Relatos como esse não são incomuns. Da mesma forma que não são os relatos de animais que se afastam de seus grupos ou que se escondem quando estão próximos da morte. Como a cachorrinha da minha irmã e da minha cunhada, que se aboletou num lugar que nunca ia: o espaço exíguo atrás de um sofá. O mais incrível é como a minha cunhada flagrou isso.

Foto de uma cachorrinha de pequeno porte escondida atrás de um sofá
Pouco antes de morrer, cachorrinha entrou atrás de um sofá - Arquivo pessoal

Advogada, quase nunca está em casa, sempre sai para trabalhar muito cedo, só voltando quando anoitece. Nesse dia, na hora do almoço, sentiu uma coisa estranha, uma necessidade urgente, ainda que inexplicável, de ir para casa. Chegando, encontrou a vira-lata atrás do móvel dando seus últimos suspiros.

As experiências paralelas de todos esses mamíferos levantam pontos interessantes. Se alguns sabem que vão morrer, como se dá esse saber? Podemos sentir o que vai acontecer conosco ou, ainda, com outros seres? E, além da morte iminente, será que a ideia de finitude pode ser sentida ou mesmo elaborada pelos animais?

Se fica difícil falar por uma espécie, imagine por todas, considerando que o reino animal vai de A de abelhas e advogados a Z de zebras e zagueiros. Mas uma coisa é certa: há vida inteligente fora do Sapiens. Provavelmente muito mais inteligente do que imaginamos, e só não percebemos isso porque a nossa própria inteligência é limitada as fronteiras sinuosas do nosso umbigo.

O zoólogo Frans de Waal diz o seguinte: "Quando alguém me pergunta se um elefante é um ser consciente, respondo: diga-me o que é consciência e eu lhe direi se os elefantes a têm."

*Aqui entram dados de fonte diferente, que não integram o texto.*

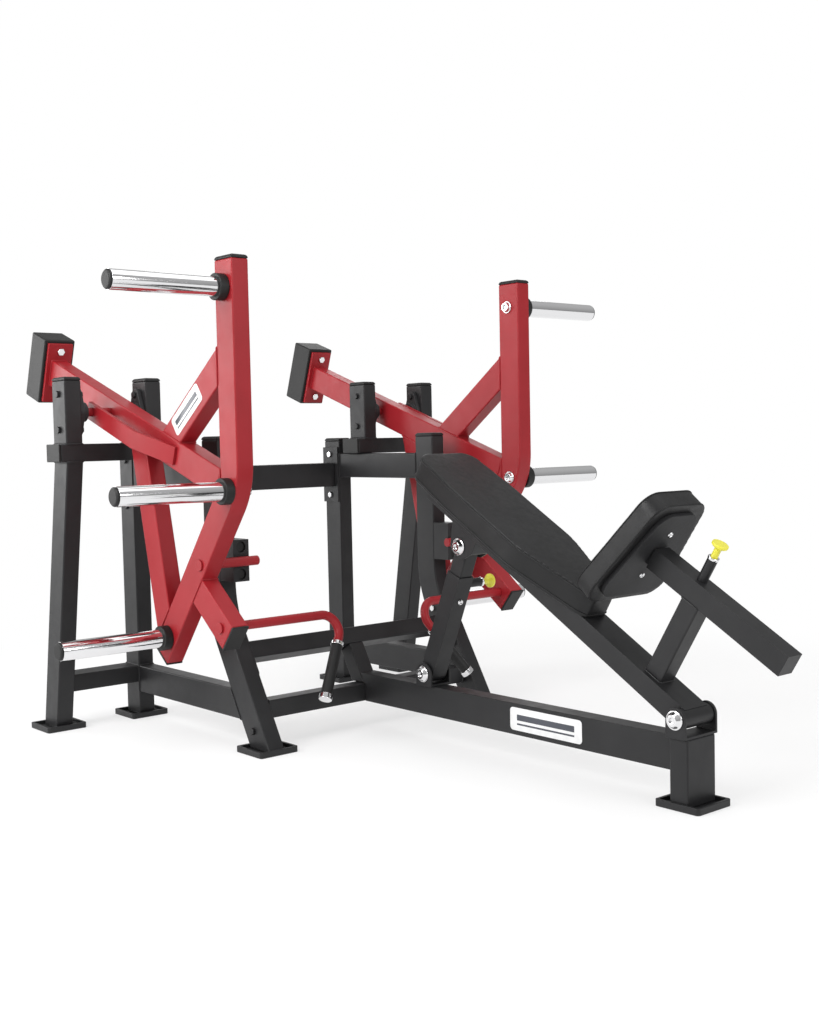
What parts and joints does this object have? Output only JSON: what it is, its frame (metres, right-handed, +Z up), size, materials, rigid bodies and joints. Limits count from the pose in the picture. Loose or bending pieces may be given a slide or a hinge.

E, afinal, o que tanto muda saber que somos finitos? Não posso falar pelos outros mas posso falar por mim. Porque sei que um dia vou morrer, amo as pessoas que estão ao meu redor com mais força. Porque sei que um dia meus pais vão morrer, mudei-me de cidade para ficar perto deles. Porque sei que tenho começo, meio e fim, escrevo, numa tentativa precária, atrapalhada e certamente inútil de ser eterna.